Pull every line containing "this" from the entries.

[Data items]
⟨

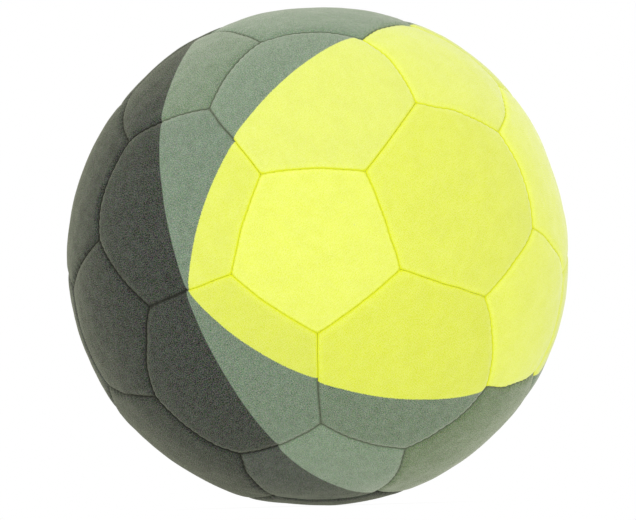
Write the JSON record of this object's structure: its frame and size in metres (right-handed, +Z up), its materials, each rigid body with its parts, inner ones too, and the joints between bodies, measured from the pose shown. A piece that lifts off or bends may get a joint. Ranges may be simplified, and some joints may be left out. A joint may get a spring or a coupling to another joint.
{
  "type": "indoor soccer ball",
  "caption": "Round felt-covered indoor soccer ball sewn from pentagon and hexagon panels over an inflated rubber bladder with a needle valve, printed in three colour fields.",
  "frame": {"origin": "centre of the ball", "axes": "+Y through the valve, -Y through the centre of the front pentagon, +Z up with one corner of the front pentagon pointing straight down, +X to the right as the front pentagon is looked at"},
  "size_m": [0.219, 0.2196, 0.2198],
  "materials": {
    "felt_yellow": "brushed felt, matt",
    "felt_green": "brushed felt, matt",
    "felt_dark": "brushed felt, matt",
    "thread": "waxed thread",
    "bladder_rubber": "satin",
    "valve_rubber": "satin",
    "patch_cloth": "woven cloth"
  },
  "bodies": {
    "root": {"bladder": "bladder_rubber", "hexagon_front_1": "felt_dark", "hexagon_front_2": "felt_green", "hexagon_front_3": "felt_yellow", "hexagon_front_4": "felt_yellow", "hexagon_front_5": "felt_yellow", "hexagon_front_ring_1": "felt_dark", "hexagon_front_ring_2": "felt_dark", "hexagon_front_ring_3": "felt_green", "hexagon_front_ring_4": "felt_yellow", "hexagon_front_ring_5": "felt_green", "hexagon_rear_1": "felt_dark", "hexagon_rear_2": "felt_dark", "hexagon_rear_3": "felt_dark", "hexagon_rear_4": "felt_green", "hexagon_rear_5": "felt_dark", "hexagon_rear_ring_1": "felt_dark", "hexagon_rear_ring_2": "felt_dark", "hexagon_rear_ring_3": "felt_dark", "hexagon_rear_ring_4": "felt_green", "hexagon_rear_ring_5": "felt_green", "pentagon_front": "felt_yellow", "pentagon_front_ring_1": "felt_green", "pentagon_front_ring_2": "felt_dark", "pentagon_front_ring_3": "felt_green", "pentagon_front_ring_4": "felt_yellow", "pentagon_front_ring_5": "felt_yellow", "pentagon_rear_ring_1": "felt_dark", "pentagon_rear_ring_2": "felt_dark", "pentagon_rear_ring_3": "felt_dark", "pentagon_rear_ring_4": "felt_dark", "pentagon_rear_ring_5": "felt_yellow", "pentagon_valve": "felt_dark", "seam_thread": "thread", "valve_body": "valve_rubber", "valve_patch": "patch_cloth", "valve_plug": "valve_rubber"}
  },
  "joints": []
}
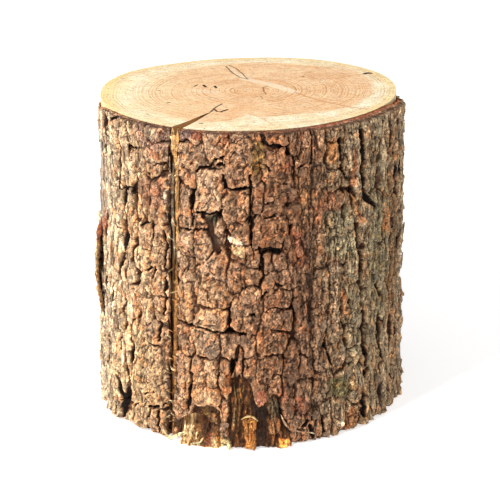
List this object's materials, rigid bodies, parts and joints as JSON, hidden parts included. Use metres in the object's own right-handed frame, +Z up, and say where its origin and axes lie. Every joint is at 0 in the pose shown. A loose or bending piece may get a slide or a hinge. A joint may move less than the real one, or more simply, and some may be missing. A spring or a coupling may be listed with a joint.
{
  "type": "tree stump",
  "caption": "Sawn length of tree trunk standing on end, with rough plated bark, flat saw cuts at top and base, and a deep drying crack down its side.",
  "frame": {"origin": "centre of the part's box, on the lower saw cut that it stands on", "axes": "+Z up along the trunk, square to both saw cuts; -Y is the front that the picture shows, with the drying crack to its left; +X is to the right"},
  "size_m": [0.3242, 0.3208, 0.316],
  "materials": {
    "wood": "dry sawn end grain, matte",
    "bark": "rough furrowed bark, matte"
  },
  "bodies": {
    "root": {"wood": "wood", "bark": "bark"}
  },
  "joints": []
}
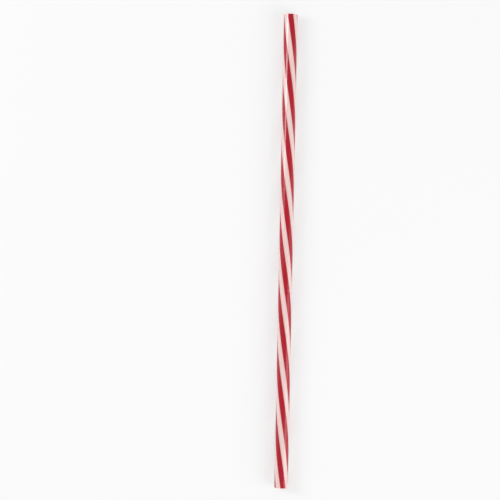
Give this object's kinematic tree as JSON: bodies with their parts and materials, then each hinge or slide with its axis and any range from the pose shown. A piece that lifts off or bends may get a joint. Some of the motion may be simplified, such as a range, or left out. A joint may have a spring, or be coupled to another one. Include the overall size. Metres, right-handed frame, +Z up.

⟩

### TASK RESPONSE
Write the JSON record of this object's structure: its frame and size in metres (right-handed, +Z up), its materials, each rigid body with its parts, inner ones too, and the joints between bodies, measured from the pose shown. A piece that lifts off or bends may get a joint. Ranges may be simplified, and some joints may be left out. A joint may get a spring or a coupling to another joint.
List this object's materials, rigid bodies, parts and joints as JSON, hidden parts included. Use metres in the object's own right-handed frame, +Z up, and say where its origin and axes lie. Every joint is at 0 in the pose shown. A loose or bending piece may get a slide or a hinge. A joint may move less than the real one, or more simply, and some may be missing. A spring or a coupling may be listed with a joint.
Give this object's kinematic tree as JSON: bodies with their parts and materials, then each hinge or slide with its axis and any range from the pose shown. A piece that lifts off or bends may get a joint. Some of the motion may be simplified, such as a range, or left out. A joint may have a spring, or be coupled to another one. Include the overall size. Metres, right-handed frame, +Z up.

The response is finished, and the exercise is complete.